*** Supplied data
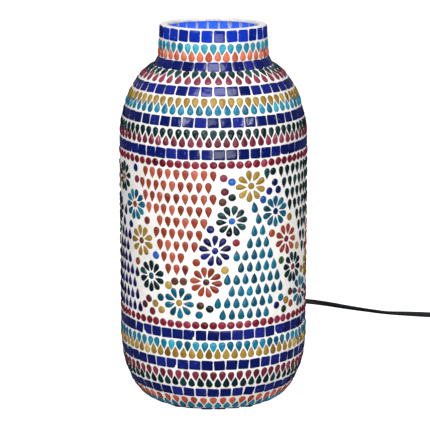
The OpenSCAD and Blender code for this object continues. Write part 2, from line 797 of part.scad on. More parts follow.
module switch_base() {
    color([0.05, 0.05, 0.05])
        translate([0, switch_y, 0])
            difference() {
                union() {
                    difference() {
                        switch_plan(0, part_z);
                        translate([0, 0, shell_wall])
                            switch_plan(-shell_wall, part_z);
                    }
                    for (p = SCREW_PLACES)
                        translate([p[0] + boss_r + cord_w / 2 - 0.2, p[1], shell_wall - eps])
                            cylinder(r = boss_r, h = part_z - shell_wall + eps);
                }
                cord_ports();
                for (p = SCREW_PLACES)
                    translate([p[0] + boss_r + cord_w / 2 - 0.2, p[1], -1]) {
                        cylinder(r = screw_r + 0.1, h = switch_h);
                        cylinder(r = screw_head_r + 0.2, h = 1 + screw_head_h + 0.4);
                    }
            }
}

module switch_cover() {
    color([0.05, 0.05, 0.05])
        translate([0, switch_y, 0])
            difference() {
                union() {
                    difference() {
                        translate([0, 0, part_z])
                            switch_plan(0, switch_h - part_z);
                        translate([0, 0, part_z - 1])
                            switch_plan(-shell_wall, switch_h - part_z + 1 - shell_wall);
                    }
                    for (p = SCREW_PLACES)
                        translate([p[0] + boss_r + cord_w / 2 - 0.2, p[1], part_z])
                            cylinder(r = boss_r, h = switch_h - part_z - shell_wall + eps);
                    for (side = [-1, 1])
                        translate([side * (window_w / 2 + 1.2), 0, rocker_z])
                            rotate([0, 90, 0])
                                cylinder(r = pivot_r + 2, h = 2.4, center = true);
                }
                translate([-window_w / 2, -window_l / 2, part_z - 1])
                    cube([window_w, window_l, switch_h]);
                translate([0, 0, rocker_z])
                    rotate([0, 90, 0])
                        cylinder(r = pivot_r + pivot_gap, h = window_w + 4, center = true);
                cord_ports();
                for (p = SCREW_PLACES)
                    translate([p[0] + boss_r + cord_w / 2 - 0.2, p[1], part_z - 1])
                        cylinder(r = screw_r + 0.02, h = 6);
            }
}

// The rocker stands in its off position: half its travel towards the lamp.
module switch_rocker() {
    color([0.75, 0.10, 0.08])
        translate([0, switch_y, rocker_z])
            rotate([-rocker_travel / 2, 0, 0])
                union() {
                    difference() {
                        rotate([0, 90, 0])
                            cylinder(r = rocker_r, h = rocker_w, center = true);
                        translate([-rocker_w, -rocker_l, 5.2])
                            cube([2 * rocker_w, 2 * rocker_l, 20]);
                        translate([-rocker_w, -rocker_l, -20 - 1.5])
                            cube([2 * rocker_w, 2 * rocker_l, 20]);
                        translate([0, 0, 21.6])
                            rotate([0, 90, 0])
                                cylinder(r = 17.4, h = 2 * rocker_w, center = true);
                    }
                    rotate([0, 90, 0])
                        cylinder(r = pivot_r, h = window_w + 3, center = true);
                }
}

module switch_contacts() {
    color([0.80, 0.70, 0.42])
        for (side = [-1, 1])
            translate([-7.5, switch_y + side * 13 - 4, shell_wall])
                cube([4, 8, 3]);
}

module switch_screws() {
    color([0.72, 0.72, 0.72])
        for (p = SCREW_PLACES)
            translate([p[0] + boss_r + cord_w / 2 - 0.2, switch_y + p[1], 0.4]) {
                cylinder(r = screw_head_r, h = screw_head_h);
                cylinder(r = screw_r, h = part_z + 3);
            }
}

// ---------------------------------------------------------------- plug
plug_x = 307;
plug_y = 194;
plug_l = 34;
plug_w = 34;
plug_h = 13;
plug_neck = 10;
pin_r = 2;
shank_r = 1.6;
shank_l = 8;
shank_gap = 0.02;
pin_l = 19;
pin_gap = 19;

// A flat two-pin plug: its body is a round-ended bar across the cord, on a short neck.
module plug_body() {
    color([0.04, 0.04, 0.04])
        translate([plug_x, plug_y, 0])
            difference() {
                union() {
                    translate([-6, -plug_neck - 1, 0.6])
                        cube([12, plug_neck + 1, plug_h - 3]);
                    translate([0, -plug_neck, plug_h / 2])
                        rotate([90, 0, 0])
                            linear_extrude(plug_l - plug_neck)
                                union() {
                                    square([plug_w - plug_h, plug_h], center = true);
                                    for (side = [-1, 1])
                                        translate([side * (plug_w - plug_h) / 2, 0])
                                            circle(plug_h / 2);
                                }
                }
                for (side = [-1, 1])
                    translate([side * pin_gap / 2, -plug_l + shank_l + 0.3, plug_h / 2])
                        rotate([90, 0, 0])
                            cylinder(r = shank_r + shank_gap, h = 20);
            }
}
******
[Task]
Please reproduce each line exactly as written.

[Final result]
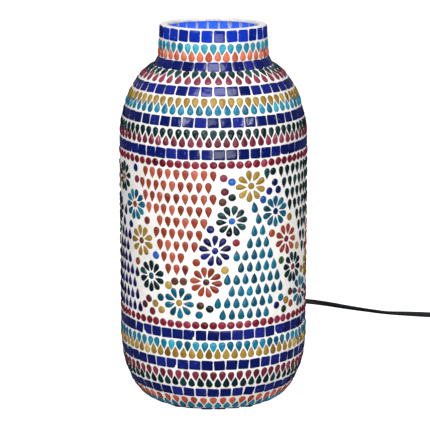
The OpenSCAD and Blender code for this object continues. Write part 2, from line 797 of part.scad on. More parts follow.
module switch_base() {
    color([0.05, 0.05, 0.05])
        translate([0, switch_y, 0])
            difference() {
                union() {
                    difference() {
                        switch_plan(0, part_z);
                        translate([0, 0, shell_wall])
                            switch_plan(-shell_wall, part_z);
                    }
                    for (p = SCREW_PLACES)
                        translate([p[0] + boss_r + cord_w / 2 - 0.2, p[1], shell_wall - eps])
                            cylinder(r = boss_r, h = part_z - shell_wall + eps);
                }
                cord_ports();
                for (p = SCREW_PLACES)
                    translate([p[0] + boss_r + cord_w / 2 - 0.2, p[1], -1]) {
                        cylinder(r = screw_r + 0.1, h = switch_h);
                        cylinder(r = screw_head_r + 0.2, h = 1 + screw_head_h + 0.4);
                    }
            }
}

module switch_cover() {
    color([0.05, 0.05, 0.05])
        translate([0, switch_y, 0])
            difference() {
                union() {
                    difference() {
                        translate([0, 0, part_z])
                            switch_plan(0, switch_h - part_z);
                        translate([0, 0, part_z - 1])
                            switch_plan(-shell_wall, switch_h - part_z + 1 - shell_wall);
                    }
                    for (p = SCREW_PLACES)
                        translate([p[0] + boss_r + cord_w / 2 - 0.2, p[1], part_z])
                            cylinder(r = boss_r, h = switch_h - part_z - shell_wall + eps);
                    for (side = [-1, 1])
                        translate([side * (window_w / 2 + 1.2), 0, rocker_z])
                            rotate([0, 90, 0])
                                cylinder(r = pivot_r + 2, h = 2.4, center = true);
                }
                translate([-window_w / 2, -window_l / 2, part_z - 1])
                    cube([window_w, window_l, switch_h]);
                translate([0, 0, rocker_z])
                    rotate([0, 90, 0])
                        cylinder(r = pivot_r + pivot_gap, h = window_w + 4, center = true);
                cord_ports();
                for (p = SCREW_PLACES)
                    translate([p[0] + boss_r + cord_w / 2 - 0.2, p[1], part_z - 1])
                        cylinder(r = screw_r + 0.02, h = 6);
            }
}

// The rocker stands in its off position: half its travel towards the lamp.
module switch_rocker() {
    color([0.75, 0.10, 0.08])
        translate([0, switch_y, rocker_z])
            rotate([-rocker_travel / 2, 0, 0])
                union() {
                    difference() {
                        rotate([0, 90, 0])
                            cylinder(r = rocker_r, h = rocker_w, center = true);
                        translate([-rocker_w, -rocker_l, 5.2])
                            cube([2 * rocker_w, 2 * rocker_l, 20]);
                        translate([-rocker_w, -rocker_l, -20 - 1.5])
                            cube([2 * rocker_w, 2 * rocker_l, 20]);
                        translate([0, 0, 21.6])
                            rotate([0, 90, 0])
                                cylinder(r = 17.4, h = 2 * rocker_w, center = true);
                    }
                    rotate([0, 90, 0])
                        cylinder(r = pivot_r, h = window_w + 3, center = true);
                }
}

module switch_contacts() {
    color([0.80, 0.70, 0.42])
        for (side = [-1, 1])
            translate([-7.5, switch_y + side * 13 - 4, shell_wall])
                cube([4, 8, 3]);
}

module switch_screws() {
    color([0.72, 0.72, 0.72])
        for (p = SCREW_PLACES)
            translate([p[0] + boss_r + cord_w / 2 - 0.2, switch_y + p[1], 0.4]) {
                cylinder(r = screw_head_r, h = screw_head_h);
                cylinder(r = screw_r, h = part_z + 3);
            }
}

// ---------------------------------------------------------------- plug
plug_x = 307;
plug_y = 194;
plug_l = 34;
plug_w = 34;
plug_h = 13;
plug_neck = 10;
pin_r = 2;
shank_r = 1.6;
shank_l = 8;
shank_gap = 0.02;
pin_l = 19;
pin_gap = 19;

// A flat two-pin plug: its body is a round-ended bar across the cord, on a short neck.
module plug_body() {
    color([0.04, 0.04, 0.04])
        translate([plug_x, plug_y, 0])
            difference() {
                union() {
                    translate([-6, -plug_neck - 1, 0.6])
                        cube([12, plug_neck + 1, plug_h - 3]);
                    translate([0, -plug_neck, plug_h / 2])
                        rotate([90, 0, 0])
                            linear_extrude(plug_l - plug_neck)
                                union() {
                                    square([plug_w - plug_h, plug_h], center = true);
                                    for (side = [-1, 1])
                                        translate([side * (plug_w - plug_h) / 2, 0])
                                            circle(plug_h / 2);
                                }
                }
                for (side = [-1, 1])
                    translate([side * pin_gap / 2, -plug_l + shank_l + 0.3, plug_h / 2])
                        rotate([90, 0, 0])
                            cylinder(r = shank_r + shank_gap, h = 20);
            }
}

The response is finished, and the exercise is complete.